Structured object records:
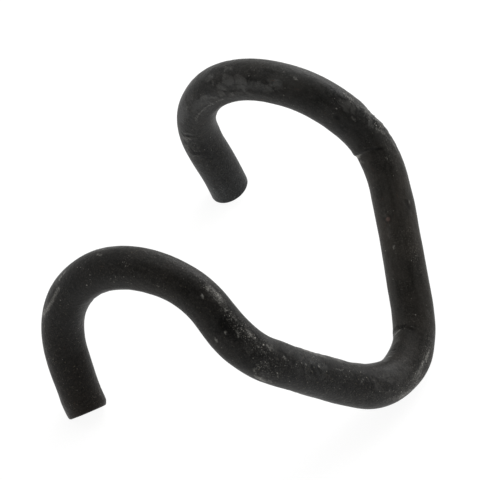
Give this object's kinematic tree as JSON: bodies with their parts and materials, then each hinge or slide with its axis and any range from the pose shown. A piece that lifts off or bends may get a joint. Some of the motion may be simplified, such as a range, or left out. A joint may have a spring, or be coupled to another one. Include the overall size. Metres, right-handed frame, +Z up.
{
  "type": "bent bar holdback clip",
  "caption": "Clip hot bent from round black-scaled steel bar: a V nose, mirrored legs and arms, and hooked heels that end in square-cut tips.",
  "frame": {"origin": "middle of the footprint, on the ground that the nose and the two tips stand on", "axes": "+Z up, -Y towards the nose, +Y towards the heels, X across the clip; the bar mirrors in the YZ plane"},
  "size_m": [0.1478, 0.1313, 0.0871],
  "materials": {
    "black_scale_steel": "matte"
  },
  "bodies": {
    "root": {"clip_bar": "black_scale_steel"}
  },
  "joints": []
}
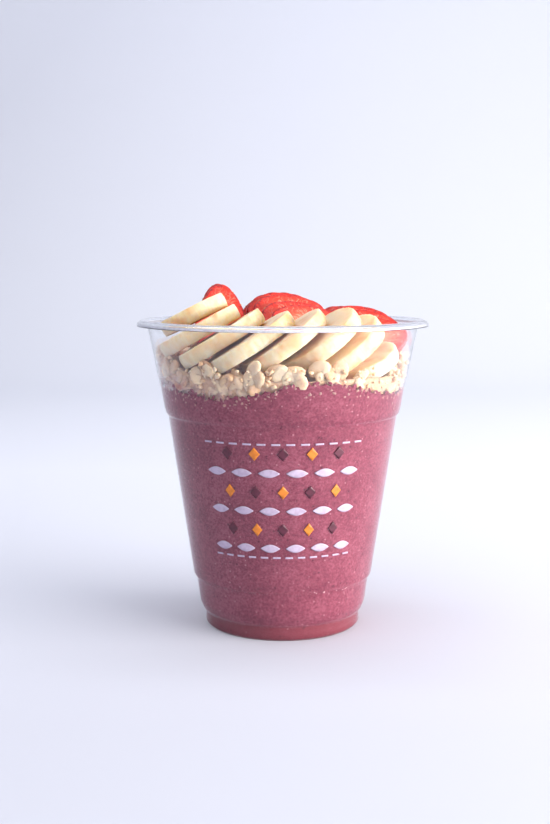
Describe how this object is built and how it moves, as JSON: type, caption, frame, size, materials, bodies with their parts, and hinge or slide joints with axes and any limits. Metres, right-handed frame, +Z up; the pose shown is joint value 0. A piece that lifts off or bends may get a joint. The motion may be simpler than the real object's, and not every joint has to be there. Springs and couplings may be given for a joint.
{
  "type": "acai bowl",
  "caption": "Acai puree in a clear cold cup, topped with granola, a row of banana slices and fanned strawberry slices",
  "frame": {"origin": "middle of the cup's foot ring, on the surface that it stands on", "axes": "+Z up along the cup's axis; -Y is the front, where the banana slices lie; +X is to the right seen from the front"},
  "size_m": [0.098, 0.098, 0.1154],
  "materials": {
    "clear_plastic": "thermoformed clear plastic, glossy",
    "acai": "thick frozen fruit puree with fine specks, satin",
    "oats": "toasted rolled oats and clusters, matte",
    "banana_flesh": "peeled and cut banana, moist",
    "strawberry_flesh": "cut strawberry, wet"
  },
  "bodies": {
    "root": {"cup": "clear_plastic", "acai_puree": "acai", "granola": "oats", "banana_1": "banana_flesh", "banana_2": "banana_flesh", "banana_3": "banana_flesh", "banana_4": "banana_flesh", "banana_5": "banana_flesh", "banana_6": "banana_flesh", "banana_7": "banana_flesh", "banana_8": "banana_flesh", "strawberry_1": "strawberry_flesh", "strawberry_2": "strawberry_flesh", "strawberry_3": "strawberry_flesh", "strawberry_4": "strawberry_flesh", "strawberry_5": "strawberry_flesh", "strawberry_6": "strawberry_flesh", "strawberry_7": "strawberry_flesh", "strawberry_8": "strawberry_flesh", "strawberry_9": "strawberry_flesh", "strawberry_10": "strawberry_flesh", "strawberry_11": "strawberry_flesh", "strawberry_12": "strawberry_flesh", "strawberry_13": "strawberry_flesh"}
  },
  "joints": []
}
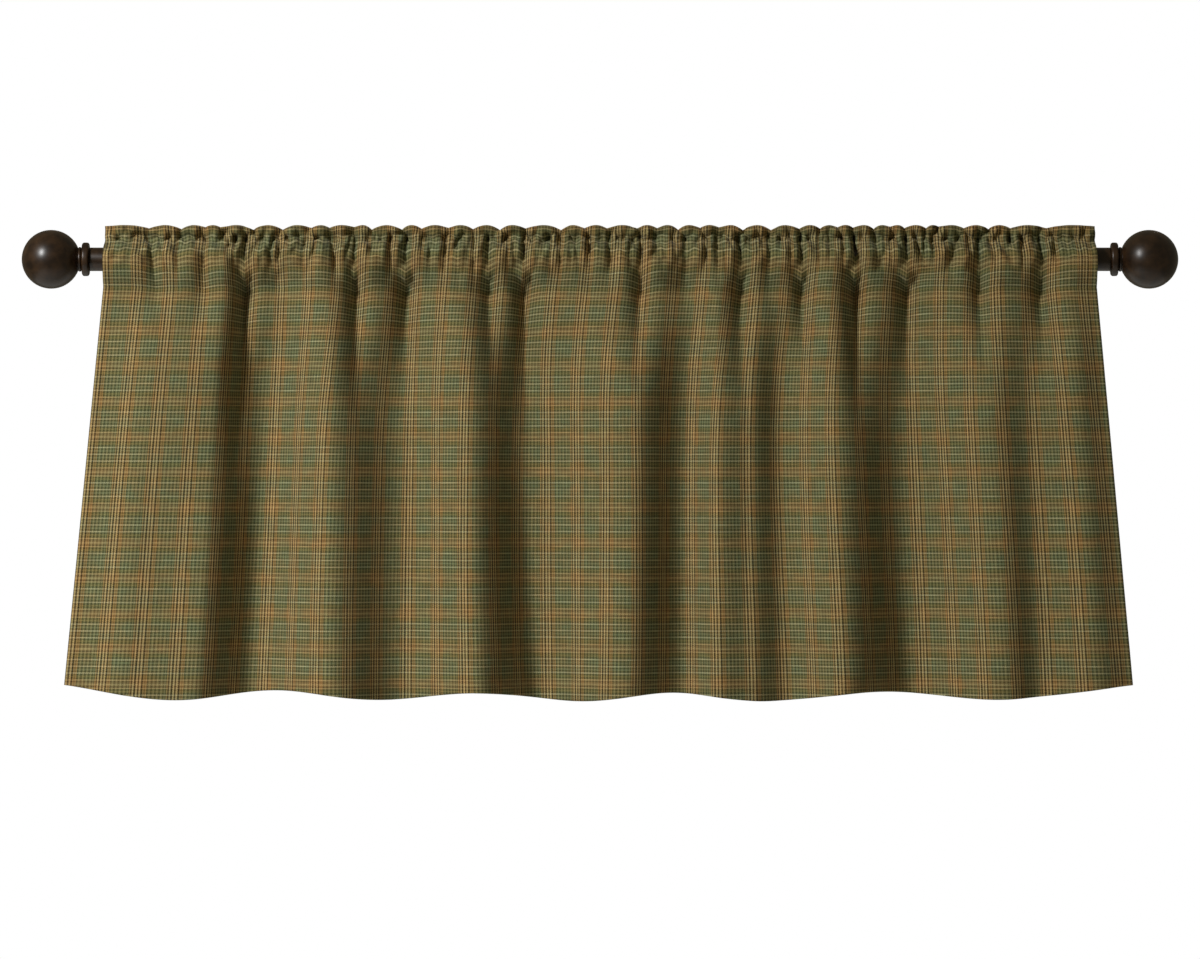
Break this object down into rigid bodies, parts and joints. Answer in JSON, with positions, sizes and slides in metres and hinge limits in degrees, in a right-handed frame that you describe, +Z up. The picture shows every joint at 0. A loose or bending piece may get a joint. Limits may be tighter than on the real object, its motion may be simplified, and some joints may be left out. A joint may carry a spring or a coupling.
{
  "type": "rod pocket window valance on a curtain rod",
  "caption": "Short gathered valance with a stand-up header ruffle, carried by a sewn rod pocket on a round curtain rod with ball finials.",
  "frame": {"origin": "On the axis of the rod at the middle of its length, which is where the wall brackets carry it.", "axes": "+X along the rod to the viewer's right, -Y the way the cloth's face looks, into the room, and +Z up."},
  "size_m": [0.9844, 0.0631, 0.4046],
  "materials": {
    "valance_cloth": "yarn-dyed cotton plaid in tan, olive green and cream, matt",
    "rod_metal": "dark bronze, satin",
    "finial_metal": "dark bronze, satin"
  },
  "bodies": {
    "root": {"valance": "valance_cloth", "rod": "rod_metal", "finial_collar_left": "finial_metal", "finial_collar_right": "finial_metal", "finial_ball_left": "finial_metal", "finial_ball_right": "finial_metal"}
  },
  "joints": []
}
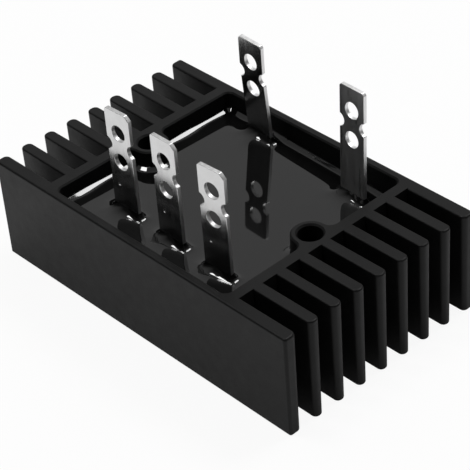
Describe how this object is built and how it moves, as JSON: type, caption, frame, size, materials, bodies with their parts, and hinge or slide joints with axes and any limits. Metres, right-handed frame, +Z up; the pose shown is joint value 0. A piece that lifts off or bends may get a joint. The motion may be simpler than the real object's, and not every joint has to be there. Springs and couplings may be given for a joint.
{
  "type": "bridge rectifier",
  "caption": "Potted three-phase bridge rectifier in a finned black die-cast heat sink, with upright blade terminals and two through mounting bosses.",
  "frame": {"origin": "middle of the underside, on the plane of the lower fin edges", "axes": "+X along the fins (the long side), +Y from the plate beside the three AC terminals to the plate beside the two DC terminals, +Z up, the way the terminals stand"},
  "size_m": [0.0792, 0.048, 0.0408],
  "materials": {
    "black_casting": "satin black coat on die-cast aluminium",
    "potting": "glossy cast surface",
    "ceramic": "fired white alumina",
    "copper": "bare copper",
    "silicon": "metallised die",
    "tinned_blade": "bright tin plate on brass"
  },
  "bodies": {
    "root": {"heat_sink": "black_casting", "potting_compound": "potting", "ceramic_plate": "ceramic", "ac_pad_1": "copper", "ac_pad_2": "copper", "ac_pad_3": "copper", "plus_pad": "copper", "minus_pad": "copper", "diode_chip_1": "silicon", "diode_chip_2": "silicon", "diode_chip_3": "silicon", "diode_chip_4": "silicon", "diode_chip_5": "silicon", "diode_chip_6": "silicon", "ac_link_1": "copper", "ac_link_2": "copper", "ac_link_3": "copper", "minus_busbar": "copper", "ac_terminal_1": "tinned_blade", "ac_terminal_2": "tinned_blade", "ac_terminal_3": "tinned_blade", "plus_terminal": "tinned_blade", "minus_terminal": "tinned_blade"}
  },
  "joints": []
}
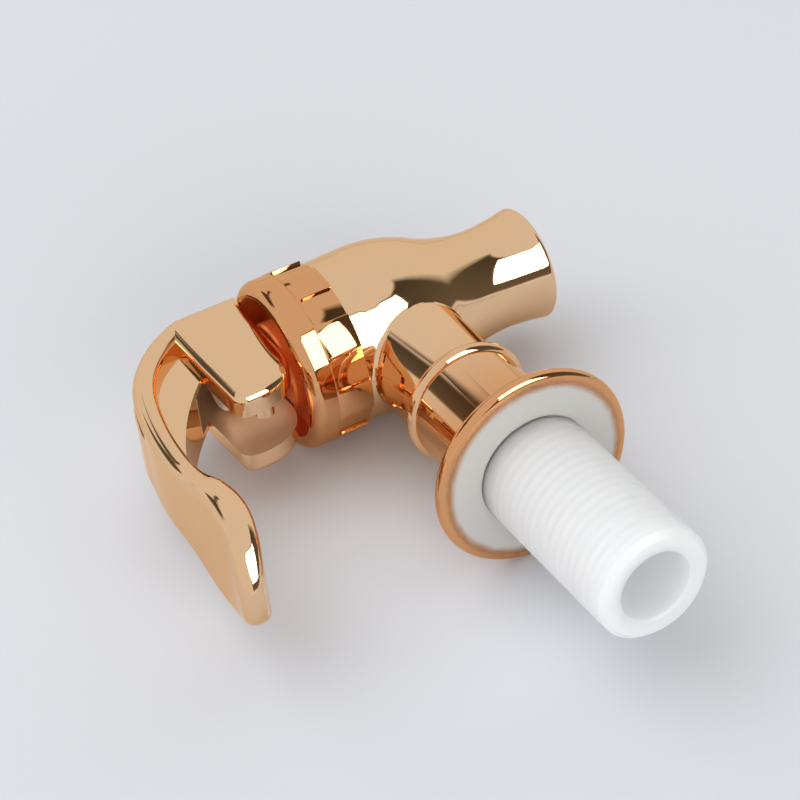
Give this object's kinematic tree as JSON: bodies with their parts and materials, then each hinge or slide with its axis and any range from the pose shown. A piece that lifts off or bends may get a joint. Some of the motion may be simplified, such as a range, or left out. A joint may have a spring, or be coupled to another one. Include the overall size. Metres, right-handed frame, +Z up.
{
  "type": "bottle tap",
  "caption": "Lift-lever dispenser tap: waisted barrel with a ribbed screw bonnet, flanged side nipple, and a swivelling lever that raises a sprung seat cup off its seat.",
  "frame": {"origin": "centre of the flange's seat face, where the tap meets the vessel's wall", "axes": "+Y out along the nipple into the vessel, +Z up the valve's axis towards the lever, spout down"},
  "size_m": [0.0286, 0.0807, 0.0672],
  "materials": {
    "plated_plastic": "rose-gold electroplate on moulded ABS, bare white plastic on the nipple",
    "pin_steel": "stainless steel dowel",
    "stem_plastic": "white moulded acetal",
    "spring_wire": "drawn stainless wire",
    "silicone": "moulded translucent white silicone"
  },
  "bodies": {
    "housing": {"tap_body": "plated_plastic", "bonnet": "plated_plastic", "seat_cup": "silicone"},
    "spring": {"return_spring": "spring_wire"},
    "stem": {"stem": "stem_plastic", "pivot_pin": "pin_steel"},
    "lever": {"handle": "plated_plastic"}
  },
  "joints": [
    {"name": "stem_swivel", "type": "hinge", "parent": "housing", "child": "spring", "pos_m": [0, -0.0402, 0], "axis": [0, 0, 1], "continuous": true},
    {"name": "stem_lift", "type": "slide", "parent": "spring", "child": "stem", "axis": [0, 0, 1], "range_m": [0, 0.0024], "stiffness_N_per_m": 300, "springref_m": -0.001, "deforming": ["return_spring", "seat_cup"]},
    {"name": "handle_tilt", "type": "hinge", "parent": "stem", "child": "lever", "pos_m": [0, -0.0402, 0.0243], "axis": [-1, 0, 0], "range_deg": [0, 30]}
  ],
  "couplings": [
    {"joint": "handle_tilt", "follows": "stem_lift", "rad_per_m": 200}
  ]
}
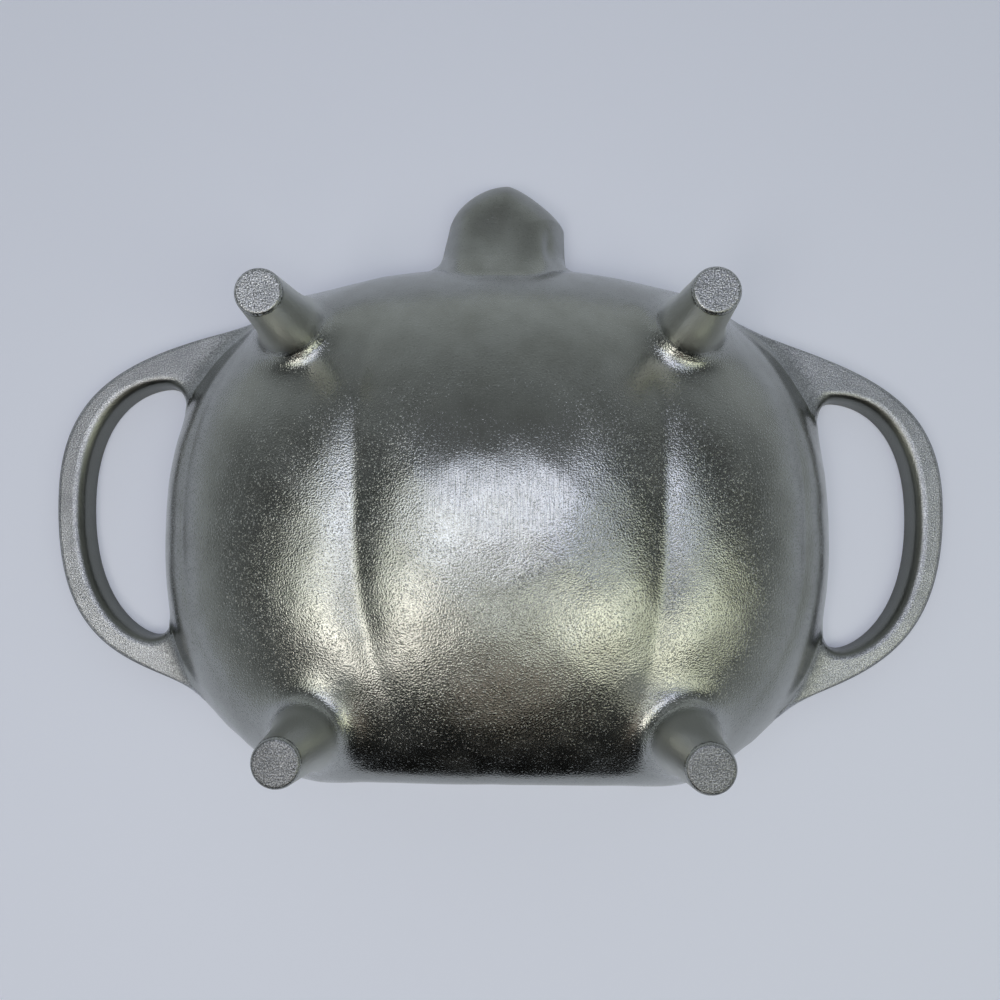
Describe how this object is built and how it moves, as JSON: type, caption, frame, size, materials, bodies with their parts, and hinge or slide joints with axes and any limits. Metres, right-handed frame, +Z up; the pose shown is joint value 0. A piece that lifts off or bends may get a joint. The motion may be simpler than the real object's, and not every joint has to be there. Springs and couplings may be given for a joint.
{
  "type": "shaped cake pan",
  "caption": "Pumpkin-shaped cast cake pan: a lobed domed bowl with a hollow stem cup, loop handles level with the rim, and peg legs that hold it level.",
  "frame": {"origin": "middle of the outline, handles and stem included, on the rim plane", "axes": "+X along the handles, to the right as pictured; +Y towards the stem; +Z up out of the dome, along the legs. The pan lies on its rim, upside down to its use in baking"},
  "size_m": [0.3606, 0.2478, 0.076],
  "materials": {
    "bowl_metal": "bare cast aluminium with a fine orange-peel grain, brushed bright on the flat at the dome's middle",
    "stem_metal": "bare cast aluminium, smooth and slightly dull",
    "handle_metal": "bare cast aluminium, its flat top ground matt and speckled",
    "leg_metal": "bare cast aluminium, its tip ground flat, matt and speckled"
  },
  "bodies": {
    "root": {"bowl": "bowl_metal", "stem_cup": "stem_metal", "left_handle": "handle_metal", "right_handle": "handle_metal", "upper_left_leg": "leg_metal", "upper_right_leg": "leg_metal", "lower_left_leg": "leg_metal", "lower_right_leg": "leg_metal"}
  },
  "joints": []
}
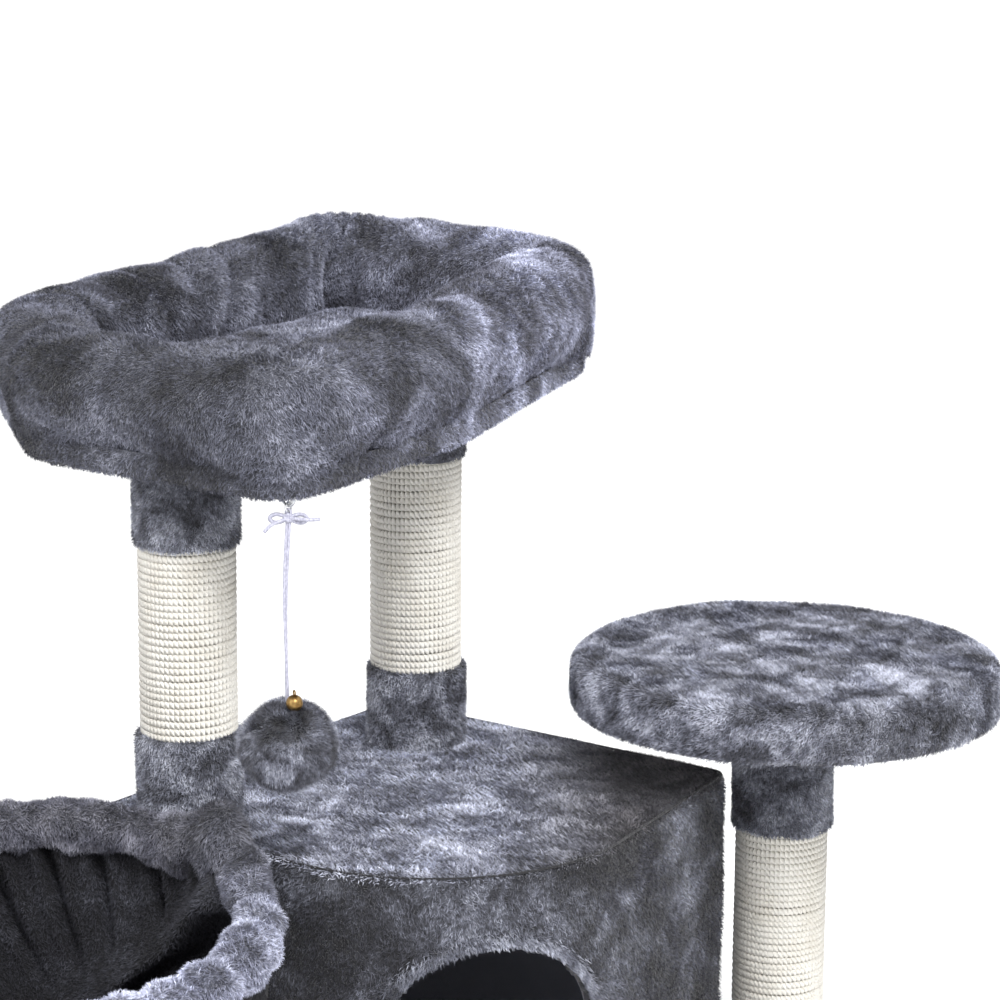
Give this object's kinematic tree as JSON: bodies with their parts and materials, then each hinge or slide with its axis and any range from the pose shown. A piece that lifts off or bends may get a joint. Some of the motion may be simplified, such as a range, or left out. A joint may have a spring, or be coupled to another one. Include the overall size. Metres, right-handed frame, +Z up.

• WRITTEN PROBLEM:
Check each line above for the string "down" and show the ones that have it.

• ANSWER TO THIS PROBLEM:
Break this object down into rigid bodies, parts and joints. Answer in JSON, with positions, sizes and slides in metres and hinge limits in degrees, in a right-handed frame that you describe, +Z up. The picture shows every joint at 0. A loose or bending piece may get a joint. Limits may be tighter than on the real object, its motion may be simplified, and some joints may be left out. A joint may carry a spring or a coupling.
  "frame": {"origin": "centre of the flange's seat face, where the tap meets the vessel's wall", "axes": "+Y out along the nipple into the vessel, +Z up the valve's axis towards the lever, spout down"},
  "frame": {"origin": "middle of the outline, handles and stem included, on the rim plane", "axes": "+X along the handles, to the right as pictured; +Y towards the stem; +Z up out of the dome, along the legs. The pan lies on its rim, upside down to its use in baking"},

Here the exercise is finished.